• **INSTRUCTIONS FOR THE TASK**:
Return all of the lines below exactly as they are.
BEGIN TASK INPUT
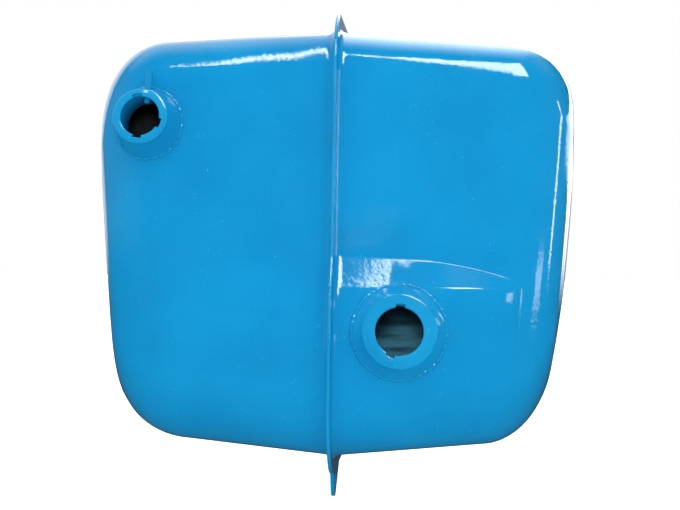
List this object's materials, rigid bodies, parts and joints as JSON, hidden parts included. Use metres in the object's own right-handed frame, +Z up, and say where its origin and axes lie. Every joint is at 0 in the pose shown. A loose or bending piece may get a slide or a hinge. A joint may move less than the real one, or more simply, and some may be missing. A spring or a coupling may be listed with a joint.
{
  "type": "coolant expansion vessel",
  "caption": "Painted steel coolant expansion vessel: two drawn half shells with a seam flange and lugs, a filler neck, a pressure-cap neck, an overflow tube, a feed pipe and vent nipples.",
  "frame": {"origin": "midway between the two rear ear bolt holes, in the middle of the seam flange", "axes": "+X across the vessel along its draw direction and the bolt hole axes, towards the half with the filler neck; +Y to the back; +Z up"},
  "size_m": [0.4036, 0.2749, 0.4039],
  "materials": {
    "shell_paint": "gloss",
    "neck_paint": "gloss",
    "weld_paint": "gloss",
    "pipe_paint": "gloss"
  },
  "bodies": {
    "root": {"left_half_shell": "shell_paint", "right_half_shell": "shell_paint", "seam_weld_front": "weld_paint", "seam_weld_back": "weld_paint", "seam_weld_foot": "weld_paint", "filler_neck_tube": "neck_paint", "filler_neck_collar": "neck_paint", "filler_neck_lip": "neck_paint", "filler_neck_weld": "weld_paint", "pressure_neck_tube": "neck_paint", "pressure_neck_collar": "neck_paint", "pressure_neck_lip": "neck_paint", "pressure_neck_weld": "weld_paint", "overflow_tube": "pipe_paint", "overflow_tube_braze": "weld_paint", "feed_pipe": "pipe_paint", "feed_pipe_collar": "pipe_paint", "feed_pipe_weld": "weld_paint", "upper_vent_nipple": "pipe_paint", "upper_vent_weld": "weld_paint", "lower_vent_nipple": "pipe_paint", "lower_vent_weld": "weld_paint"}
  },
  "joints": []
}
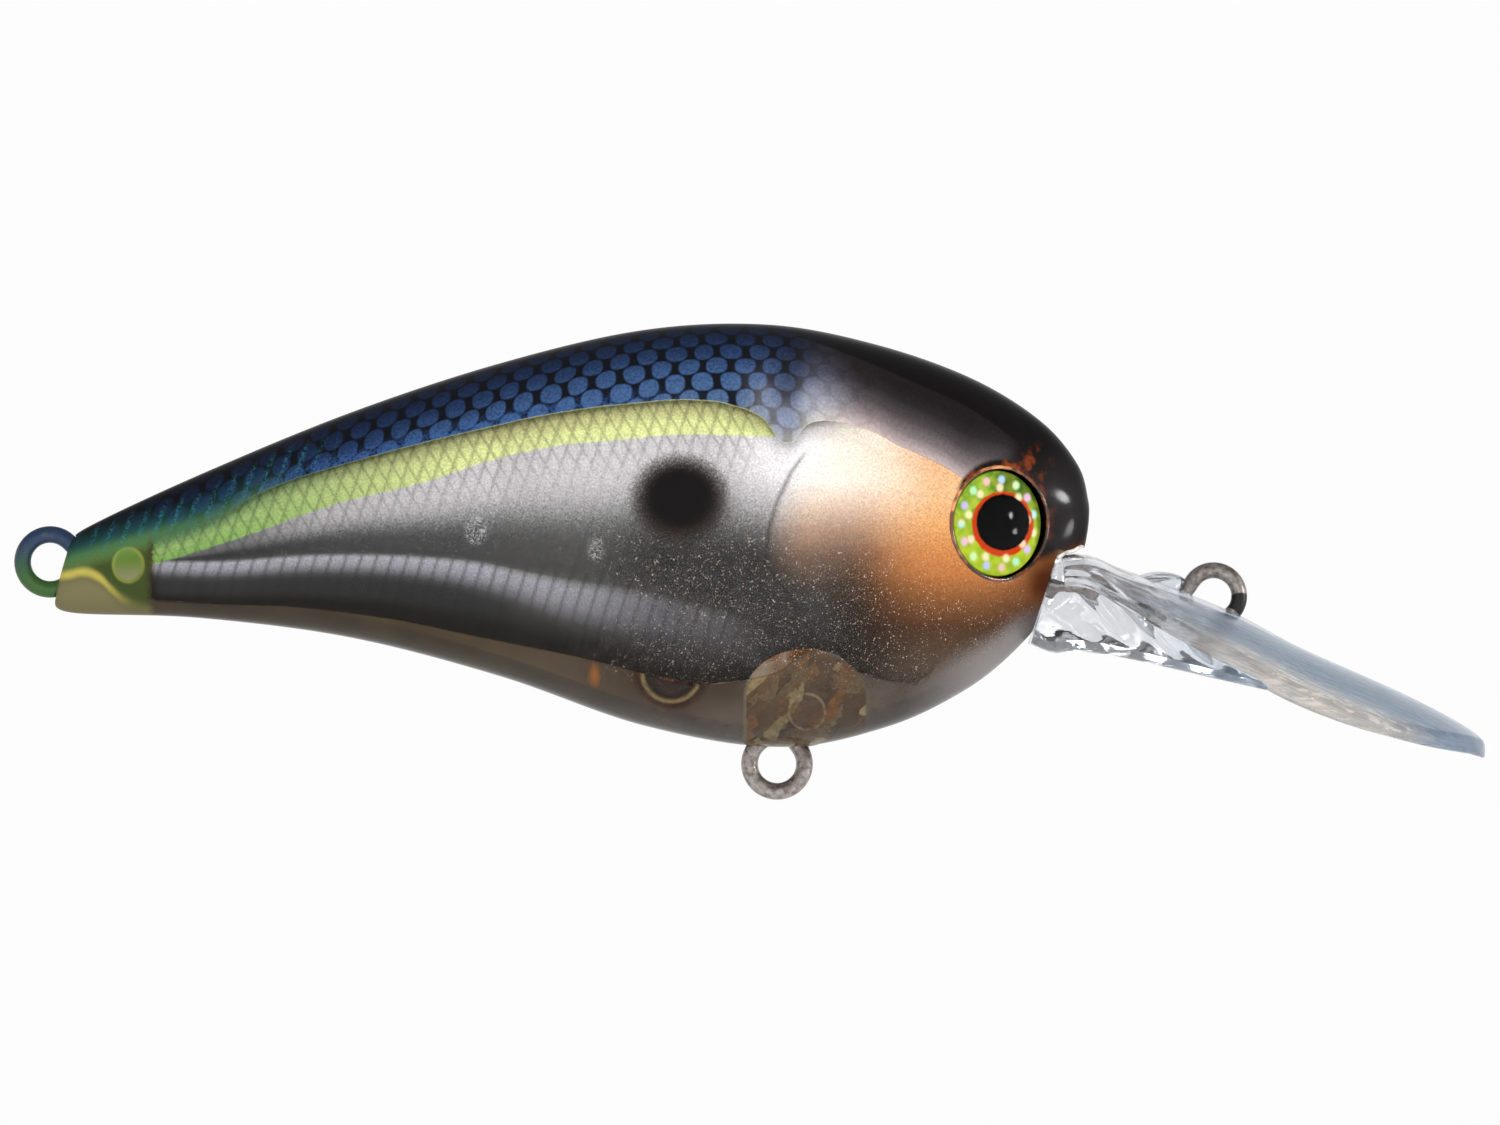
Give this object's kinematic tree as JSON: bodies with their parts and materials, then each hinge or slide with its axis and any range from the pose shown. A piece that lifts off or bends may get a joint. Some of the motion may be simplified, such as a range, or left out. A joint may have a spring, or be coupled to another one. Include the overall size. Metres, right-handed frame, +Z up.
{
  "type": "crankbait lure",
  "caption": "Deep-diving crankbait: hollow shad-shaped body with foil inserts, long clear diving lip, wire line tie and hook hangers, and domed eyes.",
  "frame": {"origin": "centre of the line tie's eye, in the lure's plane of symmetry", "axes": "+X from the tail to the head and lip, +Z up from the belly to the back, +Y towards the fish's left side"},
  "size_m": [0.0827, 0.016, 0.0268],
  "materials": {
    "shell": "clear moulded shell, painted and clear-coated",
    "foil": "embossed metallic film",
    "lip": "clear polycarbonate",
    "hanger_steel": "satin stainless wire",
    "eye_print": "printed holographic film",
    "eye_dome": "clear resin",
    "ballast": "bare weight metal",
    "brass_ball": "polished",
    "steel_ball": "polished"
  },
  "bodies": {
    "body": {"body_shell_right": "shell", "body_shell_left": "shell", "foil_insert_right": "foil", "foil_insert_left": "foil", "diving_lip": "lip", "line_tie": "hanger_steel", "belly_hanger": "hanger_steel", "tail_hanger": "hanger_steel", "eye_disc_right": "eye_print", "eye_disc_left": "eye_print", "eye_dome_right": "eye_dome", "eye_dome_left": "eye_dome", "ballast_weight": "ballast"},
    "weight_ball": {"weight_ball": "brass_ball"},
    "rattle_ball_front": {"rattle_ball_front": "steel_ball"},
    "rattle_ball_rear": {"rattle_ball_rear": "steel_ball"}
  },
  "joints": [
    {"name": "weight_ball_slide", "type": "slide", "parent": "body", "child": "weight_ball", "axis": [0, 1, 0], "range_m": [-0.00065, 0.00065]},
    {"name": "rattle_front_slide", "type": "slide", "parent": "body", "child": "rattle_ball_front", "axis": [0, 1, 0], "range_m": [-0.00195, 0.00195]},
    {"name": "rattle_rear_slide", "type": "slide", "parent": "body", "child": "rattle_ball_rear", "axis": [0, 1, 0], "range_m": [-0.00155, 0.00155]}
  ]
}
END TASK INPUT
• **CORRECT RESULT**:
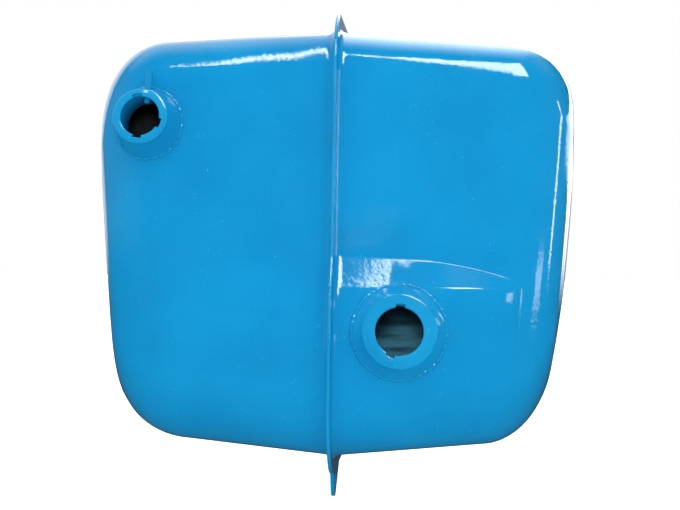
List this object's materials, rigid bodies, parts and joints as JSON, hidden parts included. Use metres in the object's own right-handed frame, +Z up, and say where its origin and axes lie. Every joint is at 0 in the pose shown. A loose or bending piece may get a slide or a hinge. A joint may move less than the real one, or more simply, and some may be missing. A spring or a coupling may be listed with a joint.
{
  "type": "coolant expansion vessel",
  "caption": "Painted steel coolant expansion vessel: two drawn half shells with a seam flange and lugs, a filler neck, a pressure-cap neck, an overflow tube, a feed pipe and vent nipples.",
  "frame": {"origin": "midway between the two rear ear bolt holes, in the middle of the seam flange", "axes": "+X across the vessel along its draw direction and the bolt hole axes, towards the half with the filler neck; +Y to the back; +Z up"},
  "size_m": [0.4036, 0.2749, 0.4039],
  "materials": {
    "shell_paint": "gloss",
    "neck_paint": "gloss",
    "weld_paint": "gloss",
    "pipe_paint": "gloss"
  },
  "bodies": {
    "root": {"left_half_shell": "shell_paint", "right_half_shell": "shell_paint", "seam_weld_front": "weld_paint", "seam_weld_back": "weld_paint", "seam_weld_foot": "weld_paint", "filler_neck_tube": "neck_paint", "filler_neck_collar": "neck_paint", "filler_neck_lip": "neck_paint", "filler_neck_weld": "weld_paint", "pressure_neck_tube": "neck_paint", "pressure_neck_collar": "neck_paint", "pressure_neck_lip": "neck_paint", "pressure_neck_weld": "weld_paint", "overflow_tube": "pipe_paint", "overflow_tube_braze": "weld_paint", "feed_pipe": "pipe_paint", "feed_pipe_collar": "pipe_paint", "feed_pipe_weld": "weld_paint", "upper_vent_nipple": "pipe_paint", "upper_vent_weld": "weld_paint", "lower_vent_nipple": "pipe_paint", "lower_vent_weld": "weld_paint"}
  },
  "joints": []
}
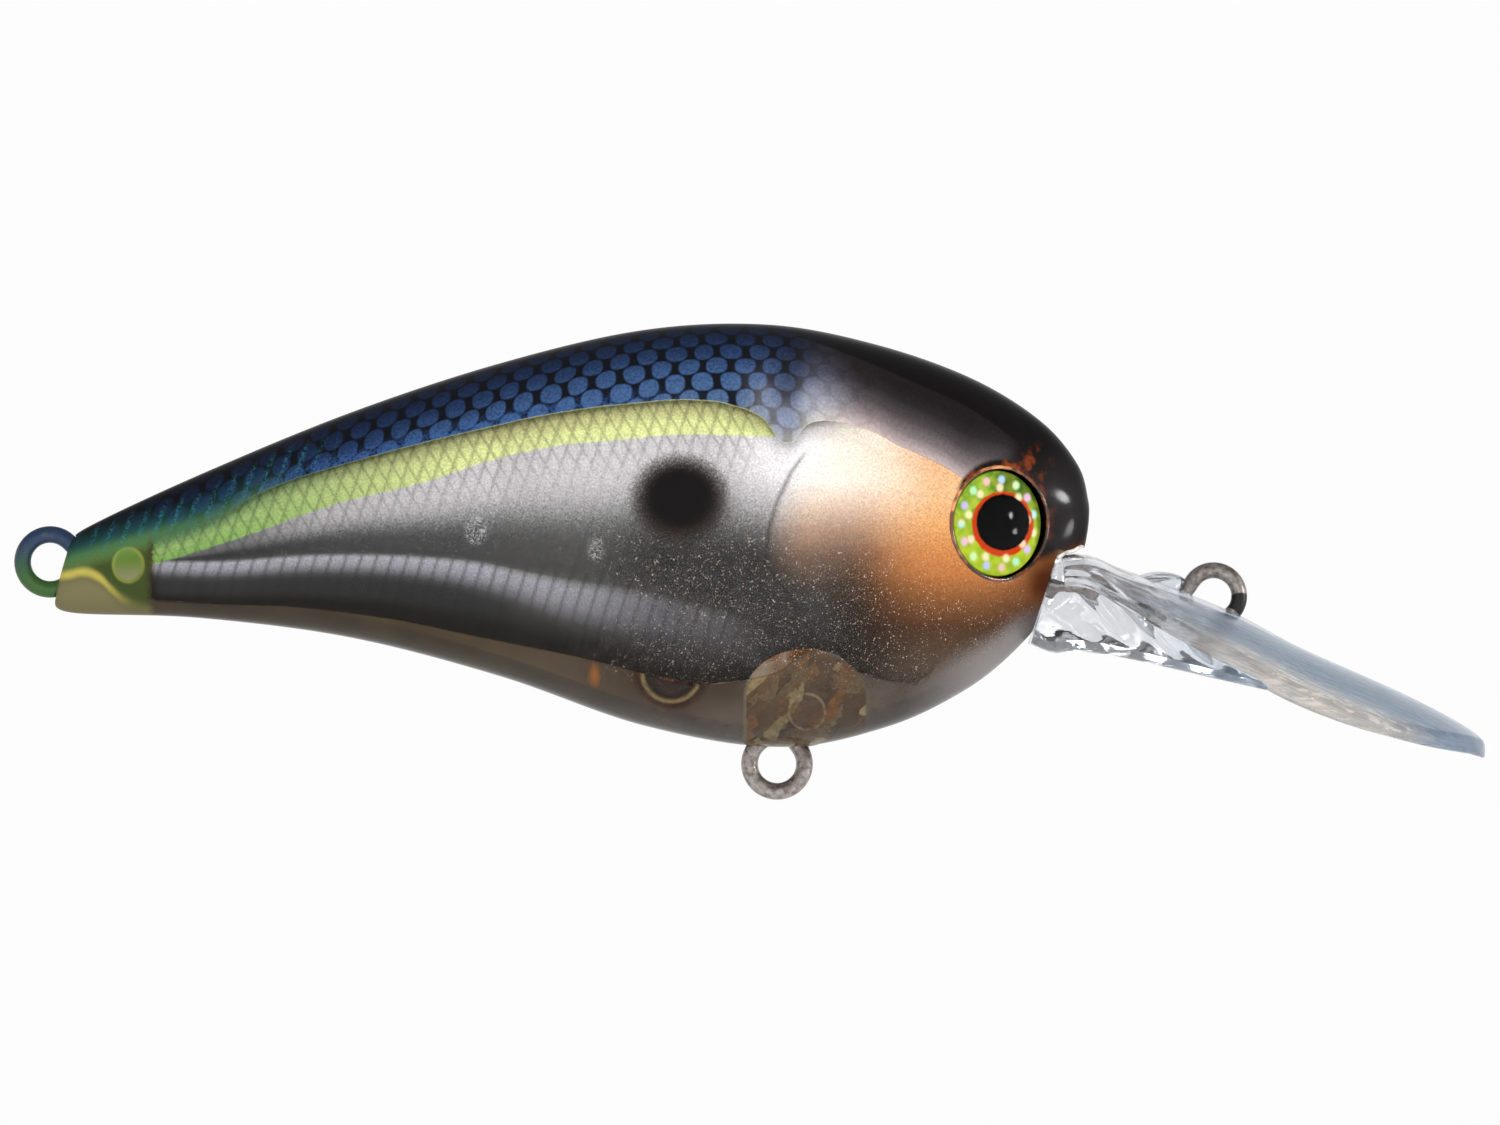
Give this object's kinematic tree as JSON: bodies with their parts and materials, then each hinge or slide with its axis and any range from the pose shown. A piece that lifts off or bends may get a joint. Some of the motion may be simplified, such as a range, or left out. A joint may have a spring, or be coupled to another one. Include the overall size. Metres, right-handed frame, +Z up.
{
  "type": "crankbait lure",
  "caption": "Deep-diving crankbait: hollow shad-shaped body with foil inserts, long clear diving lip, wire line tie and hook hangers, and domed eyes.",
  "frame": {"origin": "centre of the line tie's eye, in the lure's plane of symmetry", "axes": "+X from the tail to the head and lip, +Z up from the belly to the back, +Y towards the fish's left side"},
  "size_m": [0.0827, 0.016, 0.0268],
  "materials": {
    "shell": "clear moulded shell, painted and clear-coated",
    "foil": "embossed metallic film",
    "lip": "clear polycarbonate",
    "hanger_steel": "satin stainless wire",
    "eye_print": "printed holographic film",
    "eye_dome": "clear resin",
    "ballast": "bare weight metal",
    "brass_ball": "polished",
    "steel_ball": "polished"
  },
  "bodies": {
    "body": {"body_shell_right": "shell", "body_shell_left": "shell", "foil_insert_right": "foil", "foil_insert_left": "foil", "diving_lip": "lip", "line_tie": "hanger_steel", "belly_hanger": "hanger_steel", "tail_hanger": "hanger_steel", "eye_disc_right": "eye_print", "eye_disc_left": "eye_print", "eye_dome_right": "eye_dome", "eye_dome_left": "eye_dome", "ballast_weight": "ballast"},
    "weight_ball": {"weight_ball": "brass_ball"},
    "rattle_ball_front": {"rattle_ball_front": "steel_ball"},
    "rattle_ball_rear": {"rattle_ball_rear": "steel_ball"}
  },
  "joints": [
    {"name": "weight_ball_slide", "type": "slide", "parent": "body", "child": "weight_ball", "axis": [0, 1, 0], "range_m": [-0.00065, 0.00065]},
    {"name": "rattle_front_slide", "type": "slide", "parent": "body", "child": "rattle_ball_front", "axis": [0, 1, 0], "range_m": [-0.00195, 0.00195]},
    {"name": "rattle_rear_slide", "type": "slide", "parent": "body", "child": "rattle_ball_rear", "axis": [0, 1, 0], "range_m": [-0.00155, 0.00155]}
  ]
}